Types of promotional pricing include loyalty programs, flash sales, buy one, get one free deals, seasonal sale and percentage sales.
Example promotional pricing strategy: A small-town boutique rewards its customers for their patronage by offering member-only rewards, discounts and private sale preview events. This increases their customers’ perceived value of what the boutique offers and they are more likely to talk about it with their friends.
How to choose a pricing strategy
Choosing a pricing strategy involves considering a number of important factors, like production costs, market value and customer demand. Follow these tips to choose an effective marketing strategy:
Know your customers: The first step in choosing a pricing strategy is to anticipate the needs and wants of your customer base. If you know what they are looking for and what they can afford, you will be able to supply appealing products at a price they are willing to pay. One way to find out more about your customer base is to issue a customer survey that asks questions like: “What do you like about this product?” “Would you recommend this product?” and “Is this product’s value equal to its price?”

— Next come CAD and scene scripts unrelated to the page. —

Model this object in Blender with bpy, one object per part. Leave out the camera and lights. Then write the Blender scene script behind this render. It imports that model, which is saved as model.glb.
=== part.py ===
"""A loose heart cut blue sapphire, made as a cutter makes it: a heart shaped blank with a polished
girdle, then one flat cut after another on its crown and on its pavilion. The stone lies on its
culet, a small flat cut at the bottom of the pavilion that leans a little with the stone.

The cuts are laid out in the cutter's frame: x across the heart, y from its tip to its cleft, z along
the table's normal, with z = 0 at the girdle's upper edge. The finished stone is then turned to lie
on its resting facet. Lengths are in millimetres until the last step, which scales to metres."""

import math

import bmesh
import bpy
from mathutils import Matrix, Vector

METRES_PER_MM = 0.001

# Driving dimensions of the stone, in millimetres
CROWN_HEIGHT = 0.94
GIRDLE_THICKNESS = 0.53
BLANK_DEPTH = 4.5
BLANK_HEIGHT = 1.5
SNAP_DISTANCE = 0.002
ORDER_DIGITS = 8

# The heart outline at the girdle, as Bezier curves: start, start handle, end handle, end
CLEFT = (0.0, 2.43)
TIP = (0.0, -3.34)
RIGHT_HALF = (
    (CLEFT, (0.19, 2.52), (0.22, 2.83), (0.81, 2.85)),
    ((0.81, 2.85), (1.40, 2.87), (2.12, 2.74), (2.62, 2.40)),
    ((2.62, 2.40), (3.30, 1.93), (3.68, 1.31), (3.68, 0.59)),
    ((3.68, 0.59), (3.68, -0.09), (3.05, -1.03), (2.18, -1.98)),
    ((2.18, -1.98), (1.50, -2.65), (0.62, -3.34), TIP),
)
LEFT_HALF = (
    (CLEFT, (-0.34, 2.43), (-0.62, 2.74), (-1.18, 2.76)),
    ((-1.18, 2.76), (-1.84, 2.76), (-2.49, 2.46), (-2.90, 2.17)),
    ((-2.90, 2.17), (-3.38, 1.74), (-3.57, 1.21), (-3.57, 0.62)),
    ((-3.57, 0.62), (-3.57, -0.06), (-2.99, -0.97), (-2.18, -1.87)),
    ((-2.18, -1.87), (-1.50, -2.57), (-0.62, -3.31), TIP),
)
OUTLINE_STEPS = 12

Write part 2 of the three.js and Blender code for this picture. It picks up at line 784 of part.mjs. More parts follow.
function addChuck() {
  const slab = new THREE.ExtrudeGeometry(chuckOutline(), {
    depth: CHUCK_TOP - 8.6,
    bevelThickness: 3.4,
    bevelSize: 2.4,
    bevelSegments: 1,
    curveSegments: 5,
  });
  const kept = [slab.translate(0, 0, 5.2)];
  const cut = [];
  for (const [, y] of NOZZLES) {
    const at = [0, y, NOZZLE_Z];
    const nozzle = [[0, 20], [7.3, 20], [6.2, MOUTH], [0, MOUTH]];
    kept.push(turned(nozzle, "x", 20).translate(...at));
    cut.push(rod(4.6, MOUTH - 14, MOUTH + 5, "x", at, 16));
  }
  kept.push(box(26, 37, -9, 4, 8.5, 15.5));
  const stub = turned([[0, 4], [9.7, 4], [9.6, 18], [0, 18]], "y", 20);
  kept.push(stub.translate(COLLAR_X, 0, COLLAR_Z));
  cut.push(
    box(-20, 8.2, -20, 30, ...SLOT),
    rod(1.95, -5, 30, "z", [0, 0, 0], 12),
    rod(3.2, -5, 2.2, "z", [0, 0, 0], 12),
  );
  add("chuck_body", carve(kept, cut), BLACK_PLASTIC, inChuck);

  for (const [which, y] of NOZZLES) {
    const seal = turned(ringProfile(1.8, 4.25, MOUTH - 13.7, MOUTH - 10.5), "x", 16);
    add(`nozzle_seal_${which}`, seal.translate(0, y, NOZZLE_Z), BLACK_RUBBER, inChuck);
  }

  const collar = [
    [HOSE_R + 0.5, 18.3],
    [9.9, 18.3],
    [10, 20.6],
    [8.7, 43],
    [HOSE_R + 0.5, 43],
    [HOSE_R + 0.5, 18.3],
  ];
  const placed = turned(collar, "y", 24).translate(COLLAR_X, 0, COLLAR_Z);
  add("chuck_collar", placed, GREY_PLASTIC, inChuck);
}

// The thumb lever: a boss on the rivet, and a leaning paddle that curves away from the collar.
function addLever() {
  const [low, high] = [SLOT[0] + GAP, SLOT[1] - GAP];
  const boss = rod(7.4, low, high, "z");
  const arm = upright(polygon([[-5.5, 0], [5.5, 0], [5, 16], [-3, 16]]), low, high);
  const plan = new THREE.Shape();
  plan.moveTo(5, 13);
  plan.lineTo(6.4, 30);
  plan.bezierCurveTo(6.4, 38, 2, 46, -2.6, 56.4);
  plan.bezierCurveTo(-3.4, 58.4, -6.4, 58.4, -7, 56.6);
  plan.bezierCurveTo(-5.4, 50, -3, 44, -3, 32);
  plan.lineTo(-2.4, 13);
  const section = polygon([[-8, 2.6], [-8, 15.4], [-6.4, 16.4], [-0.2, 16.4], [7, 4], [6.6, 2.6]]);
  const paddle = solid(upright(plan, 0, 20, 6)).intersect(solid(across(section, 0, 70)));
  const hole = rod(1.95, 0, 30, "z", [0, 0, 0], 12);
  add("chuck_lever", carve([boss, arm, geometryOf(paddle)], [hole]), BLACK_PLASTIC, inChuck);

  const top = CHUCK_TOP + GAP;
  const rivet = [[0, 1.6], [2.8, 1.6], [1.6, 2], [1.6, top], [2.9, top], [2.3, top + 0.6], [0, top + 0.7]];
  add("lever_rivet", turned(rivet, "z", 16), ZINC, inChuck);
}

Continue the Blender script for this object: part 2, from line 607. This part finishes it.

Know your products: The next step is to understand the unique value of your product. To do this, companies must dedicate time and effort to market research. This involves comparing a product to similar products already on the market, considering competing prices and conducting surveys to determine the best target demographic. Knowing the value of their products will help producers to choose pricing strategies that guarantee a profit.
Consider your industry: The best pricing strategy for each company varies greatly by industry. When choosing a pricing strategy, you will need to look at other companies in the same industry that are selling similar products. Odds are, they are using a particular pricing strategy because it lends itself to their product or their business model. If you can learn by observing the successes and mistakes of others, you will greatly increase your chances of success.